From 1885 to 1892 post office agents carried the mail on foot along the shore to the sparsley populated South Florida coast. In 1887, Ed Hamilton, best known as "The Barefoot Mailman," perished at Hillsboro Inlet while attempting to swim across after someone had removed the boat he relied on to cross the inlet. There is a plaque at the lighthouse commemorating this tragic happening. Several years ago another plaque was erected there with the names of all the former light keepers.

Zora Isler Saxon is a pioneer in the truest sense of the word. She once lived in a time and place that many people today cannot comprehend and those who do can only envy. It seems incredible that during her lifetime Pompano and the Hillsboro Lighthouse could have changed so much from the setting she so ably describes.

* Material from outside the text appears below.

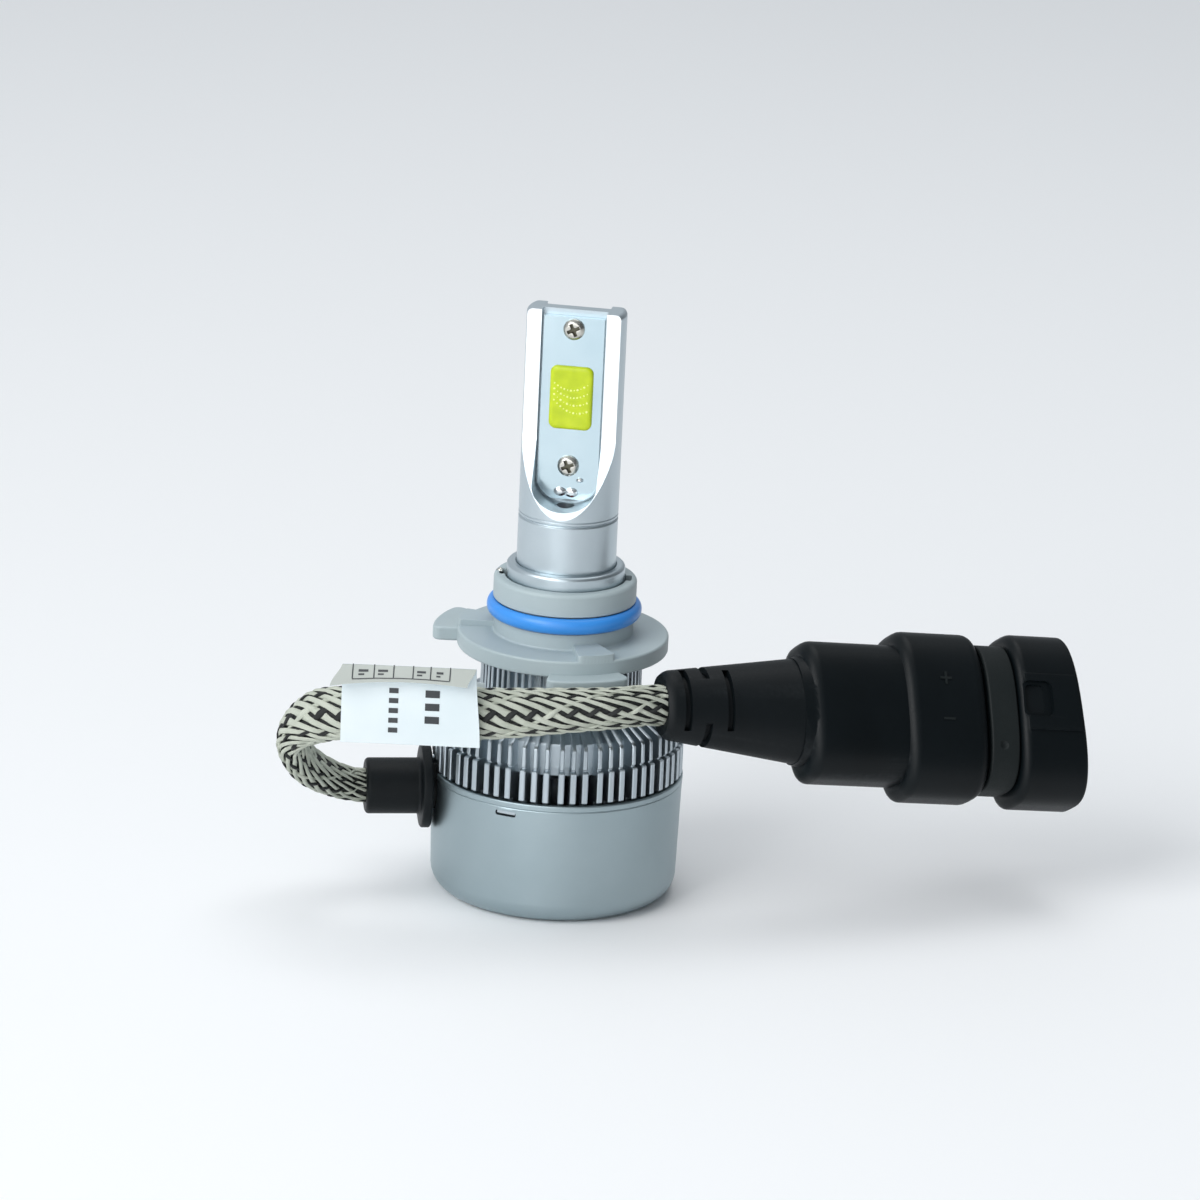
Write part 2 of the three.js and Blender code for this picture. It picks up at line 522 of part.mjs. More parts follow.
// The driver's case: a narrow rear half and a wide front half, hollow for the driver board.
function driverCase() {
  const { start, step, end, rear, front, wall, edge } = CASE;
  const outer = join([flatOval(rear, start, step + 2, edge), flatOval(front, step, end, edge)]);
  const inside = rear.map((size) => size - wall);
  const ways = [rod(WIREWAY_R, start - 1, start + 3, 16), flatOval([6.2, 1.4], end - 3, end + 1)];
  return cut(outer, [flatOval(inside, start + wall, end - wall), ...ways]);
}

function plugShell() {
  const { start, rim, end, neck, shell, wall, floor } = SOCKET;
  const { x, z, width, length } = LATCH_WINDOW;
  const outer = join([flatOval(neck, start + GAP, rim + 1), flatOval(shell, rim, end, 0.5)]);
  const inside = shell.map((size) => size - wall);
  const window = box(x, shell[1], z, width, 3, length);
  const slots = [-1, 1].map((side) =>
    box(side * TERMINAL.spread, 0, rim, TERMINAL.width + TERMINAL.play, TERMINAL.thick + TERMINAL.play, 12));
  return cut(outer, [flatOval(inside, floor, end + 1), window, ...slots]);
}

// The rubber seal in the waist between the case and the socket's rim.
function plugSeal() {
  const { neck, start, rim } = SOCKET;
  const outer = flatOval(neck.map((size) => size + SEAL.wall), start + GAP, rim - GAP, SEAL.corner);
  return cut(outer, [flatOval(neck.map((size) => size + GAP), start - 1, rim + 1)]);
}

function terminal(side) {
  const { spread, width, thick, from, to } = TERMINAL;
  return box(side * spread, 0, (from + to) / 2, width, thick, to - from);
}

const driverBoard = () =>
  box(0, DRIVER_BOARD.y, DRIVER_BOARD.z, DRIVER_BOARD.width, DRIVER_BOARD.thick, DRIVER_BOARD.length);

const driverInductor = () =>
  toSolid(toGeometry(rod(2.4, -0.7, 2.9, 20)).rotateX(-Math.PI / 2)).translate([3.4, 0, 30]);

// ---------------------------------------------------------------- everything in place
add("fan_shell", fanShell(), "castAluminium");
add("fan_frame", fanFrame(), "blackPlastic");
add("fan_rotor", fanRotor(), "blackPlastic");
add("rotor_magnet", turned([[4.8, 3.9], [5.5, 3.9], [5.5, 8.8], [4.8, 8.8]], 32), "ferrite");
add("fan_shaft", rod(SHAFT.radius, SHAFT.foot, ROTOR.top - 0.2, 24), "steel");
add("fan_bearing", bearing(), "brass");
add("fan_stator", fanStator(), "copper");
add("fan_circuit_board", turned([[2.6, 2.7], [5.3, 2.7], [5.3, 3.2], [2.6, 3.2]], 32), "greenBoard");
add("heat_sink", heatSink(), "castAluminium");
add("lamp_head", lampHead(), "turnedAluminium");

const board = ledBoard();
const emitter = ledEmitter();
const screws = Object.entries(SCREW_Z).map(([place, z]) => [place, boardScrew(z)]);
const wires = [["positive", ledWire(1), "redWire"], ["negative", ledWire(-1), "blackWire"]];
for (const [side, place] of [["front", (solid) => solid], ["rear", mirrored]]) {
  add(`led_board_${side}`, place(board), "boardMirror");
  add(`led_emitter_${side}`, place(emitter), "phosphor");
  for (const [name, screw] of screws) add(`board_screw_${side}_${name}`, place(screw), "steel");
  for (const [name, wire, look] of wires) add(`led_wire_${side}_${name}`, place(wire), look);
}

add("adapter_collar", collar(), "greyNylon");
add("detent_ball", detentBall(), "steel");
add("o_ring", oRing(), "blueSilicone");

add("cable_grommet", grommet(), "blackRubber");
add("supply_wire_positive", supplyWire(1), "redWire");
add("supply_wire_negative", supplyWire(-1), "blackWire");
add("lead_sleeve", leadSleeve(), "braid");
add("lead_label", leadLabel(), "paper");

// The plug points away from the bulb, falls towards the surface and is rolled about its own axis.
const plug = new THREE.Group();
const [azimuth, fall, roll] = [PLUG.azimuth, PLUG.fall, PLUG.roll].map(radians);
const level = new THREE.Vector3(Math.cos(azimuth), Math.sin(azimuth), 0);
const up = new THREE.Vector3(0, 0, 1);
const axis = level.clone().multiplyScalar(Math.cos(fall)).addScaledVector(up, -Math.sin(fall));
const upright = level.clone().multiplyScalar(Math.sin(fall)).addScaledVector(up, Math.cos(fall));
const height = upright.applyAxisAngle(axis, -roll);
const thickness = new THREE.Vector3().crossVectors(axis, height);
plug.quaternion.setFromRotationMatrix(new THREE.Matrix4().makeBasis(height, thickness, axis));
plug.position.set(...PLUG.at);
bulb.add(plug);

add("strain_relief_boot", boot(), "blackRubber", plug);
add("driver_case", driverCase(), "blackPlastic", plug);
add("plug_shell", plugShell(), "blackPlastic", plug);
add("plug_seal", plugSeal(), "blackRubber", plug);
add("plug_terminal_positive", terminal(1), "brass", plug);
add("plug_terminal_negative", terminal(-1), "brass", plug);
add("driver_circuit_board", driverBoard(), "greenBoard", plug);
add("driver_inductor", driverInductor(), "ferrite", plug);
add("driver_capacitor", rod(2, 33, 42, 20, -3.6, 1.3), "blackWire", plug);
add("driver_chip", box(3.2, -0.05, 39, 4, 1.3, 5), "blackPlastic", plug);

export default bulb;
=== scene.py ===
"""The looks of the LED headlight bulb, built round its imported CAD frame.

Shapes are worked out in millimetres, in the frame's own axes: +Z up the bulb, -Y the way the front LED board
faces. Angles "round the bulb" run from -Y towards +X. Each piece is turned into metres when it is finished.
"""
import math

import bmesh
import bpy
from mathutils import Matrix, Vector


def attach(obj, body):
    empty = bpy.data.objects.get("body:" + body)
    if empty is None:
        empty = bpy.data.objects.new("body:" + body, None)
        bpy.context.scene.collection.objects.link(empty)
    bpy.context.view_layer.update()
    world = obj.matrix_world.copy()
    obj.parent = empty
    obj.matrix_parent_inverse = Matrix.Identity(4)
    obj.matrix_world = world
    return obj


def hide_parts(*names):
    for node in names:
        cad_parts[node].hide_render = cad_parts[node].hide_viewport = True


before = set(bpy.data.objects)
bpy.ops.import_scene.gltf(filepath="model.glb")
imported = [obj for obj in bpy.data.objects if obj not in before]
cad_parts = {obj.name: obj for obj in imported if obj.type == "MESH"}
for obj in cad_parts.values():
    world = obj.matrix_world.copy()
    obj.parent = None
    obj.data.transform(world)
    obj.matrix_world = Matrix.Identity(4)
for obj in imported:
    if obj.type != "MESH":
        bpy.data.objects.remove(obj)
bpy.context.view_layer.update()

MM = 0.001
scene = bpy.context.scene

# -------- sizes, in millimetres and degrees
SHELL_R, SHELL_FOOT_R, SHELL_TOP, SHELL_WALL, SHELL_FLOOR, SHELL_FILLET = 18.0, 17.5, 18.0, 0.8, 1.2, 3.2
GROMMET_ANGLE, GROMMET_Z = -73.0, 15.0
GROMMET_MOUTH = 27.5  # 0.6 longer than the CAD grommet, to lap over the start of the braid
SNAP_ANGLE, SNAP_Z = -13.6, 16.15
FIN_TURN = -0.9
BOARD_FACE = 2.0
SCREW_HEIGHTS = (83.0, 63.2)
EMITTER_Z = 73.1
PLUG_AT, PLUG_AZIMUTH, PLUG_FALL, PLUG_ROLL = (16.6, -13.9, 33.2), 32, 7.4, 33
LUGS = ((22.5, 20, 34.3, 36.5, 18.0), (-97.5, 17, 36.0, 38.05, 18.6), (158, 17, 34.3, 36.5, 18.0))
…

Thank you Zora.

Zora Islers brother, Beck Isler, also lived at the lighthouse when his dad was lighthouse keeper. After graduating from Pompano High School in 1938, Beck went to work at the Hillsboro Club as a maintenance man and remained in that position until he died. Being revealed publicly now for the first time is the fact that Beck Islers ashes are buried on the grounds of the Hillsboro Lighthouse per his wishes.
Three lighthouse keepers and their families lived in isolation at the Hillsboro Inlet before bridges were built connecting it to the mainland.